5.2 .well-known file §
The owner publishes a plain-text file at https://<domain>/.well-known/aiwebindex-verify.txt whose body contains aiwi-verify=<token>:
# https://example.com/.well-known/aiwebindex-verify.txt
aiwi-verify=8a93c5f2...The implementation MUST fetch the file over HTTPS. Plain HTTP fetches MUST be rejected. The implementation SHOULD follow up to 3 redirects within the same registrable domain; cross-domain redirects MUST NOT count as a successful verification.
6. Crawler behavior §
6.1 robots.txt compliance §
Conforming crawlers MUST honor robots.txt directives addressed to AIWebIndex as the User-Agent.
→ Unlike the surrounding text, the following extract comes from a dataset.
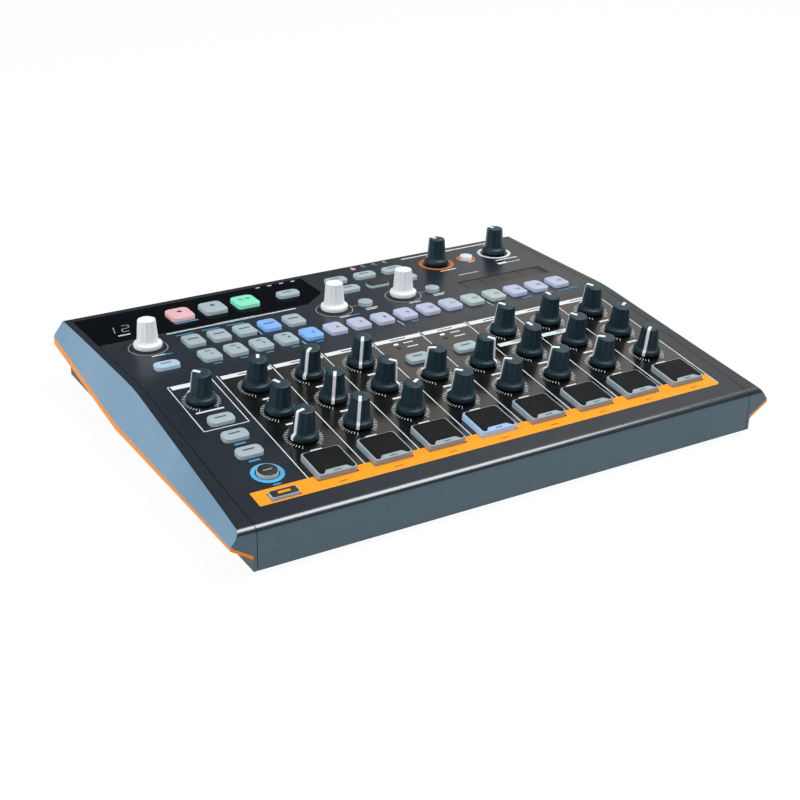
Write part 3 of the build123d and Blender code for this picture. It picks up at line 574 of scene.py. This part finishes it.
# --- Touch strip --------------------------------------------------------------------------------
# Matt black sensor plate sunk in its opening, with slightly lighter touch zones printed on it.
dress("touch_strip", finish_paint("sensor_black", "26262a", 0.55, 0.4, 0.02))
zone_grey = finish_paint("zone_grey", "3c3a3a", 0.5, 0.4, 0.01)
touch_lift = -0.45
zones = [box_of(left, right, 43.6, 57.6) for left, right in ((96, 111), (113, 128), (130, 145), (147, 162))]
printed("touch_zones", zone_grey, on(rear, zones), touch_lift)


# --- Step and function keys ---------------------------------------------------------------------
# Translucent silicone keys in two rows, one rubber mat behind the panel, lit from below: most show the
# pale grey of the rubber, the steps in play glow lavender and blue.
def add_socket(tree, name, kind, in_out="INPUT"):
    """Add a socket to a node group."""
    return tree.interface.new_socket(name, in_out=in_out, socket_type=kind)


def new_geometry_group(name, sizes):
    """Empty Geometry Nodes group with a geometry input, sizes and a material."""
    tree = bpy.data.node_groups.new(name, "GeometryNodeTree")
    add_socket(tree, "Places", "NodeSocketGeometry")
    for size in sizes:
        add_socket(tree, size, "NodeSocketFloat")
    add_socket(tree, "Finish", "NodeSocketMaterial")
    add_socket(tree, "Geometry", "NodeSocketGeometry", "OUTPUT")
    given = tree.nodes.new("NodeGroupInput")
    return tree, {output.name: Wire(output) for output in given.outputs if output.name}


def close_group(tree, shape, places, tilt, finish):
    """Stand the shape on every place, turned to the field's slope, realised and finished."""
    turn = shape.node("ShaderNodeCombineXYZ", X=tilt)
    copies = shape.node("GeometryNodeInstanceOnPoints", Points=places, Instance=shape, Rotation=turn)
    solid = copies.node("GeometryNodeRealizeInstances", Geometry=copies)
    dressed = solid.node("GeometryNodeSetMaterial", Geometry=solid, Material=finish)
    output = tree.nodes.new("NodeGroupOutput")
    tree.links.new(dressed.socket, output.inputs[0])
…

Wildcard rules (User-agent: *) MUST apply when no agent-specific block is present.
6.2 Rate limiting §
Implementations SHOULD enforce a per-origin cooldown between consecutive fetches of the same domain. 2 seconds is RECOMMENDED as the minimum default; implementations MAY raise this for sites that request a longer Crawl-delay in robots.txt.
6.3 Backoff §
Implementations MUST respect HTTP 429 Too Many Requests responses by pausing fetches to that origin for at least the duration of the Retry-After header, or 60 seconds if absent. Implementations MUST respect 503 Service Unavailable the same way.
7. Security considerations §
Verification tokens. Implementations MUST generate verification tokens with at least 128 bits of entropy and SHOULD rotate them on every issuance. A token previously issued for a domain MUST NOT be reused for a different domain without explicit user action.
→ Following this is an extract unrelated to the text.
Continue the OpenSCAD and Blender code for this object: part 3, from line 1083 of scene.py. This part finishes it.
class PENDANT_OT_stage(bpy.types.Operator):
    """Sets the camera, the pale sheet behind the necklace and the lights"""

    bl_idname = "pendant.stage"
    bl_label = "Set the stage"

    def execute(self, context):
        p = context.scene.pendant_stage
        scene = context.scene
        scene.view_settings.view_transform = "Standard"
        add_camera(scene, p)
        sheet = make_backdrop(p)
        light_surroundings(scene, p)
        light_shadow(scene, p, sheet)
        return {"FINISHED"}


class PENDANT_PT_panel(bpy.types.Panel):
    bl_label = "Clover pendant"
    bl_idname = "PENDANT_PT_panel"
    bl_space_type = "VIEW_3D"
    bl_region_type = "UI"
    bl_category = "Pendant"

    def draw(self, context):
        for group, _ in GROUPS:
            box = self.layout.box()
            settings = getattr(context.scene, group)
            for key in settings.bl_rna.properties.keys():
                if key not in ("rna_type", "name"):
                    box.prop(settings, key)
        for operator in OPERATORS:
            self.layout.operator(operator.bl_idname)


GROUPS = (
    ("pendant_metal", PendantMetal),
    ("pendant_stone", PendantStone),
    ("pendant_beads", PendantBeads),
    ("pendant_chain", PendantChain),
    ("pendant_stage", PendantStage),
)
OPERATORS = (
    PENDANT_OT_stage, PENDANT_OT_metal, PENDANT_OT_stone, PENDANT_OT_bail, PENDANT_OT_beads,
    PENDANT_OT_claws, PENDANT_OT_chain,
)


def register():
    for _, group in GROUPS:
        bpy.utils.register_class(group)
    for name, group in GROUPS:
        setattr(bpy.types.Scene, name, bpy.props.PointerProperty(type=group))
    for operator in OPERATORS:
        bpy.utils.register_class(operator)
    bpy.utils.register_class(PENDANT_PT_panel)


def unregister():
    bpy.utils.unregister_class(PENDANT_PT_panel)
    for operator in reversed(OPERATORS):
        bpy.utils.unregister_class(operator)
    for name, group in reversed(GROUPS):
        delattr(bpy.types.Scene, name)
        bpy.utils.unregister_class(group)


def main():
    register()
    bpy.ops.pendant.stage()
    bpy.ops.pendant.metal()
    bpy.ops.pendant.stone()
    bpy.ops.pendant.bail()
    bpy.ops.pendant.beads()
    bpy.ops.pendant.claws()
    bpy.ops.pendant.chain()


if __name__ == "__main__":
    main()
HTTPS only for fetch. Verification fetches (Section 5.2) MUST use HTTPS. Crawl fetches SHOULD prefer HTTPS where the origin advertises it.
Origin spoofing. Implementations MUST NOT fabricate User-Agent strings to imitate browsers or search crawlers in order to bypass site-operator decisions.
Authenticated content. Implementations MUST NOT attempt to bypass paywalls, login walls, or technical access controls. The protocol applies only to publicly accessible content.
8. Privacy considerations §
End-user identity. The protocol carries no field for end-user identification. Implementations MUST NOTembed end-user identifiers (IP addresses, cookies, account IDs of the agent’s caller) into either the request or the AIDocument response.
PII in extracted content. Source pages may contain personally-identifying information published by their authors. The protocol does not require implementations to remove or transform such content; downstream consumers are responsible for compliance with applicable data-protection law.
Verification record visibility. DNS TXT records and HTTP files used for verification (Section 5) are public. Site owners SHOULD use opaque tokens, not human identifiers, in those records.
9. References §
RFC 2119: Key words for use in RFCs to indicate requirement levels. rfc-editor.org/rfc/rfc2119
RFC 3339: Date and Time on the Internet: Timestamps. rfc-editor.org/rfc/rfc3339
RFC 9309: Robots Exclusion Protocol. rfc-editor.org/rfc/rfc9309
BCP 47: Tags for Identifying Languages. rfc-editor.org/info/bcp47
schema.org: Structured-data vocabulary. schema.org
Version history §
1.0 (2026-05-10). Initial publication.